REIT investment performance has varied historically, with a total annualized return of 11.7% over the past 10 years, and an 8.3% return in 2011
We recently discussed whether or not to refinance a home mortgage in today’s low-interest rate market, and for most Americans, an investment in real estate begins and ends with the purchase of a home. Yet affordable investments in shopping centers, office buildings, and even hotels may be available to investors, thanks to real estate investment trusts (REITs).
REITs invest in groups of professionally managed properties such as industrial facilities, office buildings or apartment complexes. REIT performance has varied historically, with a total annualized return of 11.7% over the past 10 years, and an 8.3% return in 2011.(1)
Investing Beyond the Backyard
There are more than 100 publicly traded REITs, according to the National Association of REITs (NAREIT). Equity REITs, which directly own real estate assets, make up most of the market and have had an annualized return of 10.9% over the past 20 years.1 There are mortgage REITs, which loan money to real estate owners or invest in existing mortgages or mortgage-backed securities, and hybrid REITs, which combine the investing strategies of both equity and mortgage REITs.

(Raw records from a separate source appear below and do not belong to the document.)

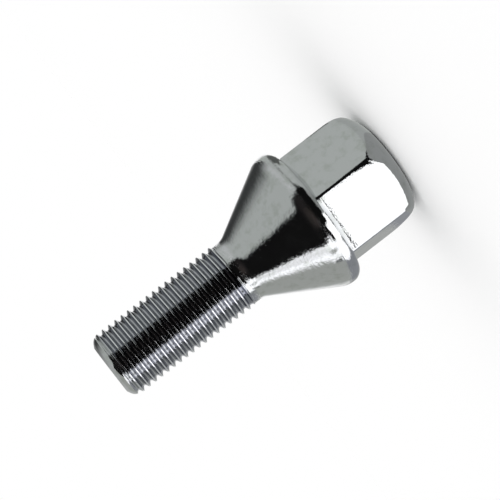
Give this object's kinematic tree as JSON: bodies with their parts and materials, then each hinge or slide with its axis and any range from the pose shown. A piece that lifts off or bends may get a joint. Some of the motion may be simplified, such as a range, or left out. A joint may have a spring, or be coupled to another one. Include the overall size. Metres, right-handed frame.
{
  "type": "wheel bolt",
  "caption": "Chrome-plated one-piece wheel bolt: hexagon head, round collar, cone seat, plain neck and a right-hand thread with a rounded tip.",
  "frame": {"origin": "middle of the flat end of the hexagon head, on which the bolt stands", "axes": "+Z runs along the bolt's axis from the head to the tip of the thread, and +X is the outward normal of a flat of the hexagon"},
  "size_m": [0.025, 0.025, 0.0555],
  "materials": {
    "chrome_plate": "bright chrome plating on steel, mirror-like, with fine ripples and faint polishing marks"
  },
  "bodies": {
    "root": {"wheel_bolt": "chrome_plate"}
  },
  "joints": []
}
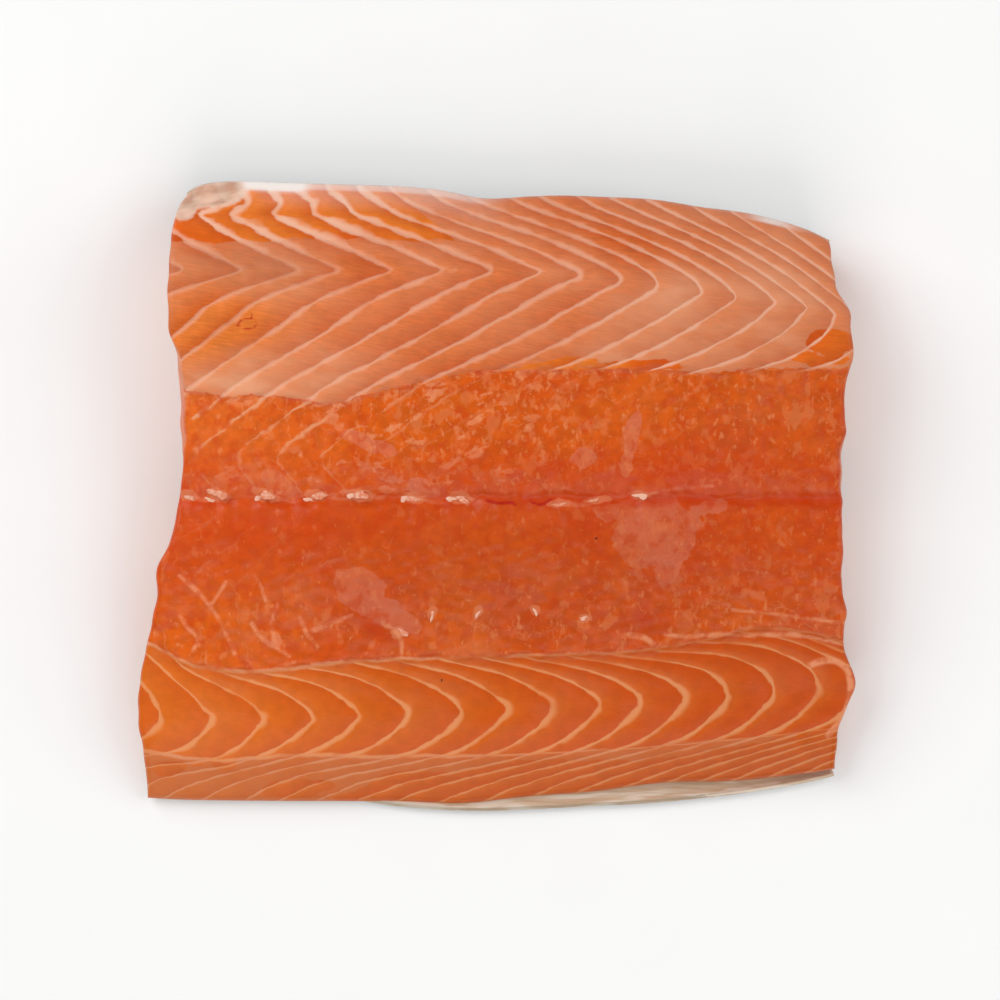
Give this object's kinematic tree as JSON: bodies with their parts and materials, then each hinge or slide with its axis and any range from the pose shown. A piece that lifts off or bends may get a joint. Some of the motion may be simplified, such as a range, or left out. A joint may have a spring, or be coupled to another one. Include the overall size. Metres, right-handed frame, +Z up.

REITs resemble closed-end mutual funds, with a fixed number of shares outstanding. REITs are also traded like closed-end funds, offering a price per share. Unlike a closed-end fund, however, REITs measure performance by funds from operations (FFO) rather than by net asset value. FFO is defined as net income plus depreciation and amortization, excluding gains or losses from debt restructurings and from sales of properties. REITs’ growth benchmark is FFO growth, while valuation is reflected in an FFO multiple (share price divided by FFO) rather than in a price-earnings ratio.
The REIT Appeal
Today’s REITs offer an array of advantages, including:
• Diversification. REITs can help to diversify an equity portfolio weighted to stocks in other industries. There is no guarantee that a diversified portfolio will enhance overall returns or outperform a nondiversified portfolio. Diversification does not ensure against market risk.
• Built-in management. Each REIT has a management team, sparing investors the effort of researching each property’s management team.
• Liquidity. Because REIT shares are traded on the major stock exchanges, they are more readily converted into cash than direct investments in properties. Like direct property investments, REITs may lose value.
• Tax advantages. REITs pay no federal corporate income tax and are legally required to distribute at least 90% of their annual taxable income as dividends, eliminating double taxation of income. Investors can also treat a portion of REIT dividends as a return of capital, although those classified as dividends are taxed at ordinary rates.
Weighing the REIT Risks
As with all investments, REITs have specific risks that are worth considering, including:
• Lack of industry diversification. Some REITs limit diversification even further by focusing specifically on niche developments such as golf courses or medical offices.
• Potential changes in the value of underlying holdings. These changes can potentially be influenced by cash flow of real estate assets, occupancy rates, zoning, and other issues.
• Concern about performance metrics. Critics contend that FIFO could be misleading because it adds depreciation back into net income. NAREIT counters that real estate values fluctuate with the market rather than depreciate steadily over time, making FFO a realistic performance measure. Also, REITs may average the rent they will receive over a lease’s lifetime rather than report actual rent received, which critics say can further cloud performance figures.
• Interest rate sensitivity. If rates and borrowing costs rise, construction projects with marginal funding may be shelved, potentially driving down prices across the REIT industry.
• Environmental liability. Companies in the real estate industry are subject to environmental and hazardous waste laws, which could negatively affect their value.
REITs can be a way to add total return potential to a diversified, long-term portfolio. You financial advisor can help you decide whether an allocation to a REIT could help you pursue your financial goals.